De vez em quando surgem, entre nós, causas sociais, vendidas
como desígnios éticos e morais pelas agências internacionais de informação,
geradoras de mobilizações de vontades quantas vezes sinceras, mas ingénuas.
É, de alguma forma, o que acontece hoje com a, assim
denominada, “crise migratória”.
Aliás, a própria terminologia adotada é, desde logo,
sintomática: pretendendo resumir a crise aos processos migratórios que a guerra
ocasionou e desde logo, esquecer a natureza da mesma, bem como as condições que
a geraram e deram origem à presente deslocalização das populações.
Porque fogem? De quem
fogem?
Quem criou as condições que
fomentaram a dita e proporcionou o aparecimento do Estado Islâmico: paraíso na
terra de todos os radicalismos?
Brincando aos polícias do mundo,
o Ocidente vende-nos tais conflitos como combates entre o mal e o bem.
O problema é que numa situação
como a atual, em que as alianças mudam ao ritmo das alterações no terreno, inimigos
de ontem, como o Governo de Assad, “radical” quando combatia as forças sírias pró-ocidentais,
é hoje visto como aliado dito “governamental”, pois combate o Estado Islâmico
em que muitas dessas forças (e as suas congéneres iraquianas) se transformaram.
As tribos sírias que combatiam Assad e eram apodados de “rebeldes” e “guerrilheiros”
são, hoje, em grande parte, “radicais islâmicos”. Os Curdos, são “guerrilheiros”
quando combatem o dito E.I. e “radicais” quando combatem a Turquia; seu inimigo
intemporal.
Seja como for, com a consciência
algo pesada, as nações europeias vêm-se agora a braços com cenários que, tradicionalmente, se verificavam longe
das suas fronteiras. Que afetavam outras nações, suficientemente distantes para
não constituírem problema nosso.
Mesmo que envolvendo
situações abomináveis de miséria e repressão. E fosse qual fosse a nossa
responsabilidade na matéria.
Agora calha-nos a nós.
A nós! O Éden, afinal, para
grande maioria dos “países pobres do mundo”.

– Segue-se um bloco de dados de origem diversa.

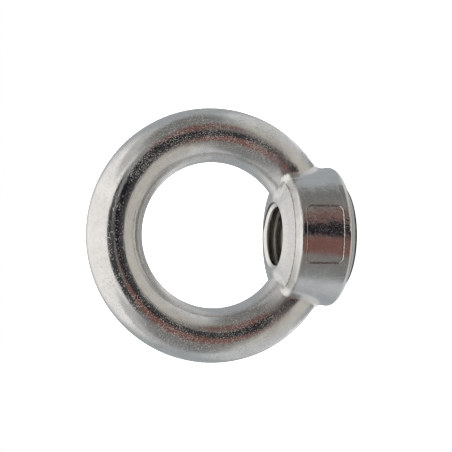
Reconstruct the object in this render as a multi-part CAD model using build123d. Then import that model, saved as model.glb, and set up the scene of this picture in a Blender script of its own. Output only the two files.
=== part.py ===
from build123d import *
import math
import os

# Lifting eye nut for an M16 thread, forged in one piece. All sizes in millimetres.
# The seating face lies on the plane Z = 0, the thread runs along Z, and the ring stands
# above the collar in the XZ plane.

# Ring
RING_OUTER_D = 61.2        # across the outside of the ring
BAR_D = 13.1               # round bar that the ring is made of
RING_RISE = 0.9            # lowest point of the ring's circle above the seating face
BLEND_R = 2.9              # blend where the bar enters the collar

# Collar: a cone that narrows towards the eye, under a slightly crowned face
COLLAR_D = 34.4            # widest diameter, where the side meets the base bevel
COLLAR_DRAFT = 9.5         # half angle of the side, degrees
SEAT_D = 26.0              # flat seating face
SEAT_LAND = 0.3            # height of the upright wall round the seating face
BASE_BEVEL = 2.7           # height of the upper edge of the bevel round the seating face
BASE_EDGE_R = 1.0          # rounding of that edge
CROWN_Z = 16.75            # height of the crowned face at the mouth of the hole
CROWN_ANGLE = 14.0         # fall of the crowned face away from the hole, degrees
SHOULDER_RUN = 1.45        # bevel between the crowned face and the side: its reach inwards
SHOULDER_DROP = 0.74       # and downwards, from where the two would meet
SHOULDER_R = 1.2           # rounding between that bevel and the side

# Threaded hole, drawn at the roots of its thread
THREAD_D = 16.0
LEAD_IN = 0.2              # 45 degree bevel at both mouths

# Marking panel sunk into the side of the collar, left blank
PANEL_W = 13.2
PANEL_H = 8.35
PANEL_Z = 8.8              # height of the panel's centre
PANEL_CORNER_R = 1.2
PANEL_DEPTH = 0.3
PANEL_EDGE_R = 0.18        # rounding of the panel's rim

BAR_R = BAR_D / 2
BAR_LINE_R = RING_OUTER_D / 2 - BAR_R
RING_CENTRE_Z = RING_RISE + RING_OUTER_D / 2
COLLAR_R = COLLAR_D / 2
THREAD_R = THREAD_D / 2
MOUTH_R = THREAD_R + LEAD_IN
SIDE_SLOPE = math.tan(math.radians(COLLAR_DRAFT))
CROWN_SLOPE = math.tan(math.radians(CROWN_ANGLE))


def side_radius(z):
    """Radius of the collar's conical side at height z."""
    return COLLAR_R - (z - BASE_BEVEL) * SIDE_SLOPE


def crown_height(radius):
    """Height of the crowned face at a radius from the thread axis."""
    return CROWN_Z + (MOUTH_R - radius) * CROWN_SLOPE


def shoulder_corner():
    """Radius and height where the side and the crowned face would meet without their bevel."""
    radius = side_radius(crown_height(0)) / (1 - CROWN_SLOPE * SIDE_SLOPE)
    return radius, crown_height(radius)


def make_collar():
    """Turned body of the collar, before its hole is made."""
    corner_r, corner_z = shoulder_corner()
    crown_r = corner_r - SHOULDER_RUN
    shoulder_z = corner_z - SHOULDER_DROP
    land = [(SEAT_D / 2, 0), (SEAT_D / 2, SEAT_LAND)]
    base = (COLLAR_R, BASE_BEVEL)
    shoulder = (side_radius(shoulder_z), shoulder_z)
    crown = [(crown_r, crown_height(crown_r)), (0, crown_height(0))]
    outline = make_face(Plane.XZ * Polyline((0, 0), *land, base, shoulder, *crown, close=True))
    outline = fillet(corner_at(outline, base), BASE_EDGE_R)
    outline = fillet(corner_at(outline, shoulder), SHOULDER_R)
    return revolve(outline, Axis.Z)


def corner_at(outline, place):
    """The corner of an outline that lies nearest to a place (radius, height)."""
    radius, height = place
    return outline.vertices().sort_by_distance((radius, 0, height))[0]


def make_ring():
    """Ring of round bar. Its seam lies at the top, clear of the collar."""
    bar = Pos(BAR_LINE_R, 0) * Circle(BAR_R)
    return Pos(0, 0, RING_CENTRE_Z) * Rot(0, -90, 0) * revolve(bar, Axis.Y)


def make_forging():
    """Ring and collar in one, blended along the lines where the bar enters the collar."""
    forging = make_collar() + make_ring()
    entry_lines = forging.edges().filter_by(GeomType.BSPLINE)
    return fillet(entry_lines, BLEND_R)


def make_hole():
    """The metal that the threaded hole takes away, bevelled at both mouths."""
    corners = [
        (0, -LEAD_IN),
        (MOUTH_R + LEAD_IN, -LEAD_IN),
        (THREAD_R, LEAD_IN),
        (THREAD_R, CROWN_Z - LEAD_IN),
        (MOUTH_R + LEAD_IN, CROWN_Z + LEAD_IN),
        (MOUTH_R, crown_height(0)),
        (0, crown_height(0)),
    ]
    return revolve(make_face(Plane.XZ * Polyline(*corners, close=True)), Axis.Z)


def make_panel_pocket():
    """Shallow pocket of even depth that follows the side of the collar."""
    outline = Plane.XZ * Pos(0, PANEL_Z) * RectangleRounded(PANEL_W, PANEL_H, PANEL_CORNER_R)
    block = extrude(outline, COLLAR_D)
    wall = PANEL_DEPTH / math.cos(math.radians(COLLAR_DRAFT))
    floor = Cone(side_radius(0) - wall, side_radius(CROWN_Z) - wall, CROWN_Z,
                 align=(Align.CENTER, Align.CENTER, Align.MIN))
    return block - floor


def is_panel_rim(edge):
    """True for an edge that lies on the side of the collar, along the outline of the panel."""
    middle = edge.position_at(0.5)
    on_side = abs(math.hypot(middle.X, middle.Y) - side_radius(middle.Z)) < 0.01
    beside_panel = abs(middle.X) < PANEL_W / 2 + 0.01 and abs(middle.Z - PANEL_Z) < PANEL_H / 2 + 0.01
    return on_side and beside_panel and middle.Y < 0


def sink_panel(body):
    """Sink the marking panel into the body and round its rim."""
    sunk = body - make_panel_pocket()
    return fillet(sunk.edges().filter_by(is_panel_rim), PANEL_EDGE_R)


def make_eye_nut():
    """The finished eye nut."""
    return sink_panel(make_forging() - make_hole())


os.makedirs("parts", exist_ok=True)
export_step(make_eye_nut(), "parts/eye_nut.step")
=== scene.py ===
import math
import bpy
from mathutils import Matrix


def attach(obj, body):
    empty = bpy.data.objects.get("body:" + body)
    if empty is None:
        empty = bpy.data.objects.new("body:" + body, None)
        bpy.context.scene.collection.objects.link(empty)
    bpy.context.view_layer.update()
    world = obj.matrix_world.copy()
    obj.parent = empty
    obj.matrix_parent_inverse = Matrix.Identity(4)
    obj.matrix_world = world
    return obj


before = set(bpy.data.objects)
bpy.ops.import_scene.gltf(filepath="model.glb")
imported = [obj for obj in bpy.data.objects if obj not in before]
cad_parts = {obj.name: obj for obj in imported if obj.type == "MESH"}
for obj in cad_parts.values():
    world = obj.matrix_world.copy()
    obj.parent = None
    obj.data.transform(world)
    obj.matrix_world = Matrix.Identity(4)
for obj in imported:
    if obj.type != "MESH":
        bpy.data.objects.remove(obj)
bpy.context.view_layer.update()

from types import SimpleNamespace

import bpy
import bmesh
from mathutils import Matrix, Vector

# Lifting eye nut in tumbled stainless steel, seen from the front of its ring, slightly from above.
# Lengths are metres, in the frame of the CAD part: seating face on z = 0, thread along z.

NODE = "eye_nut"
BODY = "root"

# ---- Camera: the nut lies turned by a quarter in the picture, so the camera is rolled with it
CAMERA_PLACE = Vector((-0.00831, -0.21933, 0.08376))
CAMERA_RIGHT = Vector((0.0062, -0.2446, -0.9696))
CAMERA_UP = Vector((0.9989, -0.0434, 0.0173))
CAMERA_BACK = Vector((-0.0463, -0.9687, 0.2440))
CAMERA_LENS_MM = 74.78
CAMERA_SENSOR_MM = 36.0
CAMERA_CLIP = (0.01, 20.0)

# ---- Floor and lamp
FLOOR_RADIUS = 4.0
FLOOR_SIDES = 96
FLOOR_DROP = 0.00002         # keeps the floor clear of the seating face
FLOOR_SHADE = 0.93
FLOOR_ROUGHNESS = 0.9
FLOOR_GLOW = 1.0             # makes the floor as white as the backdrop
LAMP_PLACE = Vector((0.2, -0.3, 1.8))
LAMP_SIZE = 2.0
LAMP_POWER = 20.0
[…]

Que fugidos, neste caso, do
inferno de crueldade e intolerância (que são afinal todas as guerras), estão dispostos
a tudo e mais alguma coisa para aproveitar a conjuntura. De forma a serem
aceites na Europa.
Até porque os países que atravessam
não estão (naturalmente) interessados na sua permanência, nem em ver-se a braços
com dezenas de milhares de refugiados em campos de refugiados nas suas zonas
fronteiriças.
Conjugam-se, assim, os
interesses que fazem desaguar fluxos cada vez maiores de refugiados muçulmanos
no interior da Europa.
Corporizando, deste modo, mais
um drama migratório, a juntar ao já nosso conhecido que, oriundo do norte de Africa,
demanda, igualmente, a Europa.
Populações, estas últimas, se
possível, ainda mais pobres e mais abandonadas. Entregues a indivíduos sem
escrúpulos, gastando os últimos tostões em superlotadas e deploráveis
embarcações sem quaisquer condições de navegalidade.

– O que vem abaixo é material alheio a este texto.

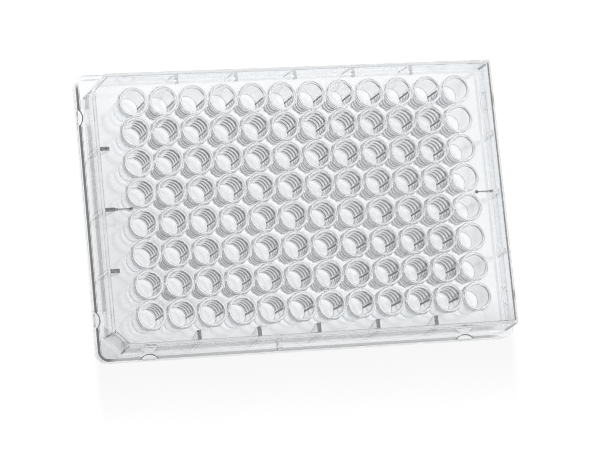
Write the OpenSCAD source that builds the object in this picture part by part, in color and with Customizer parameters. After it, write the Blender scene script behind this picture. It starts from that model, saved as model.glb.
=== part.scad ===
// Clear 96-well flat-bottom well plate, moulded in one piece.
// It stands on its flange. X runs along the columns, Y along the rows, Z up.
// The origin is at the middle of the footprint, on the surface that it stands on.

/* [Footprint] */
// Length over the flange
base_l = 127.76; // [126:0.01:132]
// Width over the flange
base_w = 85.48; // [84.5:0.01:90]
// Corner radius of the flange
base_corner_r = 3.18; // [2.4:0.01:4]
// Thickness of the flange's upright wall
flange_wall = 1.2; // [0.8:0.05:1.6]
// Height of the ledge's upper face
ledge_top = 2.41; // [2:0.01:3]
// Thickness of the ledge
ledge_t = 1.0; // [0.6:0.05:1.4]
// Width of the ledge, from the flange's outer face to the foot of the body
ledge_w = 1.9; // [1.4:0.05:2.2]

/* [Body] */
// Height of the well rims above the surface
plate_h = 14.35; // [12:0.05:17]
// Thickness of the body's side walls
body_wall = 1.0; // [0.7:0.05:1.4]
// How far each side wall leans in, from the ledge to the deck
wall_lean = 0.5; // [0.1:0.05:0.8]
// Thickness of the deck
deck_t = 1.0; // [0.7:0.05:1.6]
// Leg of the cut across the two corners beside the first column
corner_cut = 5.0; // [3:0.1:6]

/* [Wells] */
// Number of columns
columns = 12; // [4:1:12]
// Number of rows
rows = 8; // [4:1:8]
// Distance from well to well
pitch = 9.0; // [8.8:0.01:9.2]
// Inner diameter of a well at its mouth
mouth_d = 7.0; // [6.6:0.05:7.2]
// Inner diameter of a well at its floor
floor_d = 6.6; // [6.2:0.05:6.8]
// Depth of a well, from its rim to its floor
well_depth = 10.7; // [9.5:0.05:11]
// Thickness of a well's wall
well_wall = 0.7; // [0.5:0.02:0.74]
// Thickness of a well's floor
floor_t = 1.1; // [0.8:0.05:1.3]
// Height of the rims above the deck
rim_h = 0.45; // [0.3:0.05:0.8]
// Bevel on both edges of a rim
rim_bevel = 0.12; // [0.05:0.01:0.2]
// Bevel round a well's floor, inside and outside
floor_bevel = 0.3; // [0.1:0.05:0.5]
// Width of the bridges that tie neighbouring rims
bridge_w = 1.0; // [0.5:0.05:1.5]
// Height that the bridges stay below the rims
bridge_drop = 0.15; // [0.05:0.05:0.25]

/* [Ribs, pads and stub] */
// Thickness of the ribs inside the side walls
rib_t = 1.2; // [0.8:0.05:1.4]
// Length of a rib under the deck, from the side wall
rib_reach = 2.8; // [1.5:0.05:3.2]
// Length of a rib at its foot, on the ledge
rib_foot = 0.5; // [0.3:0.05:1]
// Distance between ribs, in wells
rib_step = 2; // [2:1:4]
// Radius of the pin at the end of each middle runner
pin_r = 0.6; // [0.5:0.05:0.8]
// Distance from a pin to the middle of the nearest well column
pin_gap = 3.2; // [3:0.05:4]
// Depth of a pin below the deck
pin_depth = 1.6; // [1:0.1:3]
// Depth of a middle runner below the deck
runner_depth = 0.6; // [0.4:0.1:1]
// Radius of the round pads on the flange's inner face
pad_r = 3.4; // [3:0.1:4]
// How far a pad stands in from the flange's inner face
pad_reach = 0.55; // [0.3:0.05:1]
// Distance of the pads from the middle of the long sides
pad_x = 48.5; // [40:0.5:52]
// Distance of the pads from the middle of the short sides
pad_y = 30.2; // [24:0.1:32]
// Width of the small stub on the ledge, in front of one long side wall
stub_w = 1.2; // [0.8:0.1:2]
// Height of the stub above the ledge
stub_h = 3.0; // [1:0.1:5]
// How far the stub stays behind the flange's outer face
stub_back = 0.3; // [0.2:0.05:0.6]
// Distance of the stub from the middle of its long side
stub_x = 9.8; // [5:0.1:20]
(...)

Originando recorrentes tragédias
em que centenas de pessoas (incluindo mulheres e crianças) perdem a vida nas águas
do Mediterrâneo. Arriscando tudo em contentores selados; gerando mortes
horríveis como aquelas que, recentemente, vieram a lume.
Ponta de icebergue de uma
situação africana mais grave ainda: feita de guerras intermináveis e genocídios
abomináveis. De limpezas étnicas, misérias e fomes.
Há longas dezenas de anos.
Mas que as agências
noticiosas, pouco noticiam. A não ser, conjunturalmente, face a inolvidáveis
episódios dramáticos acontecidos, já, próximo de nós.
Afinal, a morte de centenas
de pessoas (todos os dias) no interior da África, de fome e subnutrição (quando
não de epidemias ou genocídio organizado), não é infelizmente notícia, neste
mundo!
Que fazer, então, com estes
crónicos refugiados, fugidos da perseguição e tortura que, não tendo nada a
perder, arriscam tudo (inclusive a própria vida e a dos seus) para chegar ao Hemisfério
Norte.
Quem se preocupa com eles?
Quem cria causas em seu favor?
Esquecemo-los, simplesmente
(como vimos fazendo) apenas porque não fazem parte de causas badaladas?
Ou relativizamo-los por
estarem, para já, mais longe de nós?
Ou por, em relação a eles,
entendermos a nossa culpa como mais difusa e indireta?
Ou, já agora, por serem
africanos?
Calculo que, por qualquer
coisa, como uma perversa simbiose de tudo isto!